Given $n, x$ and two booleans representing the distinguishability of an $n$-set
$N$ and and $x$-set $X$, the following function returns a list containing the
number of functions, injections, and surjections from $N$ to $X$.
\begin{code}
numFunctions n x nDist xDist = case (nDist, xDist) of
(True , True) -> [x^n, product [x-n+1..x], product [1..x] * s n x]
(False, True) -> [multichoose x n, choose x n, multichoose x $ n - x]
(True , False) -> [sum $ s n <$> [1..x], fromEnum $ n <= x, s n x]
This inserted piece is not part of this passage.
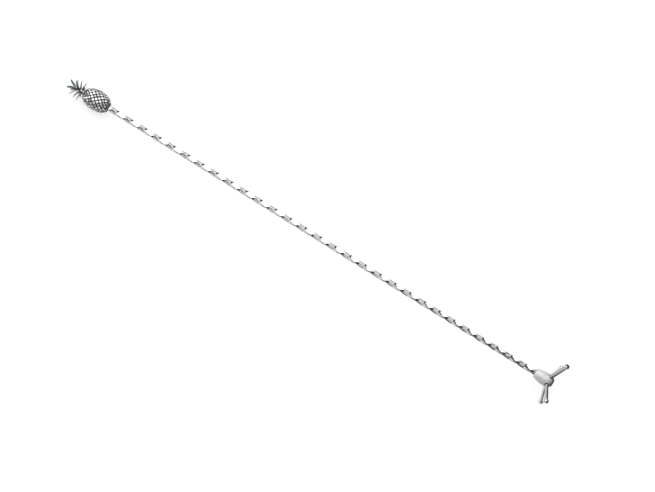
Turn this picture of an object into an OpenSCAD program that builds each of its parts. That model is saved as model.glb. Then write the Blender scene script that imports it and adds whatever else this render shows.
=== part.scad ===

(False, False) -> [sum $ p n <$> [1..x], fromEnum $ n <= x, p n x]
where
p = pPar
s = stirling2
\end{code}
== DIY ==
link:count.lhs[The source of this webpage] is https://www.haskell.org/onlinereport/literate.html[literate Haskell]. THe following should work:
------------------------------------------------------------------------------
$ cabal install split
$ wget https://crypto.stanford.edu/~blynn/haskell/count.lhs
$ ghci count.lhs
------------------------------------------------------------------------------
Try typing:
------------------------------------------------------------------------------
choose 10 5
compositions 4 2
intPartitions 4 2
partitions [1..4] 2
bell 7
------------------------------------------------------------------------------
https://hackage.haskell.org/package/QuickCheck[QuickCheck]-style properties
are sprinkled throughout. They are prefixed with `prop_` and were written
to help explain the material. However, they can also be run, or even checked
with QuickCheck. Care is needed as some of the computations have exponential
complexity. Some also assume an input list is a permutation.